Mrs. Feinstein told CNN that on four occasions, terrorists had attempted to introduce a new generation of powerful bombs to the U.S. “There are new bombs, very big bombs, trucks being reinforced for those bombs,” she said. “There are bombs that go through [metal-detecting] magnetometers.”

Mr. Rogers said a surge in the number of al Qaeda affiliates worldwide has exposed the inaccuracy of Mr. Obama’s claims last year that the terrorist network was decimated and on the run.

“Al Qaeda as we knew it before is metastasizing to something different,” Mr. Rogers said, adding that while the group may no longer be focused on executing an attack like 9/11, its newly decentralized nature is likely to make it more difficult for U.S. authorities to counter whatever plots may be in the making.

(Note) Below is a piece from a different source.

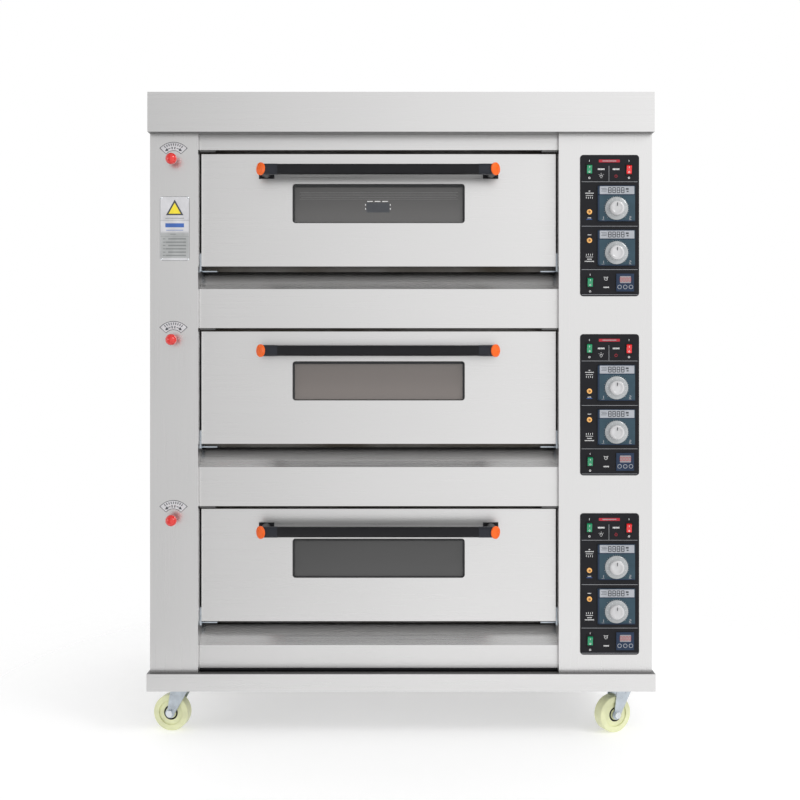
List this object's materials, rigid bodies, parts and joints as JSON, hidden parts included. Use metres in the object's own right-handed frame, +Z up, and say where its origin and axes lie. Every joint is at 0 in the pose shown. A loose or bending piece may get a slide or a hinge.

Mr. Rogers for months has maintained that Mr. Obama understated that threat posed by al Qaeda while running for re-election last year. During an interview with The Times in September, he said that assertions made by the president on the campaign trail last year were “not consistent” with the overall counterterrorism assessment being provided by the U.S. intelligence community at the time.

Asked about the apparent discrepancy, Rep. C.A. Dutch Ruppersberger of Maryland, the ranking Democrat on the House intelligence committee, told The Times in September that “we need to evaluate statements, by the administration or anyone else, in the context of when they were made” during an election.

Other sources familiar with the U.S. intelligence assessments of global terrorist activity have suggested that American politicians are scrambling to understand the increasingly complicated and rapidly evolving story of al Qaeda.

“You’ve got to ask yourself, ‘Is al Qaeda closer today to getting a safe haven as they had in Afghanistan before 9/11?’” said one source, who spoke with The Times in September. “That’s a difficult question for the administration to answer.”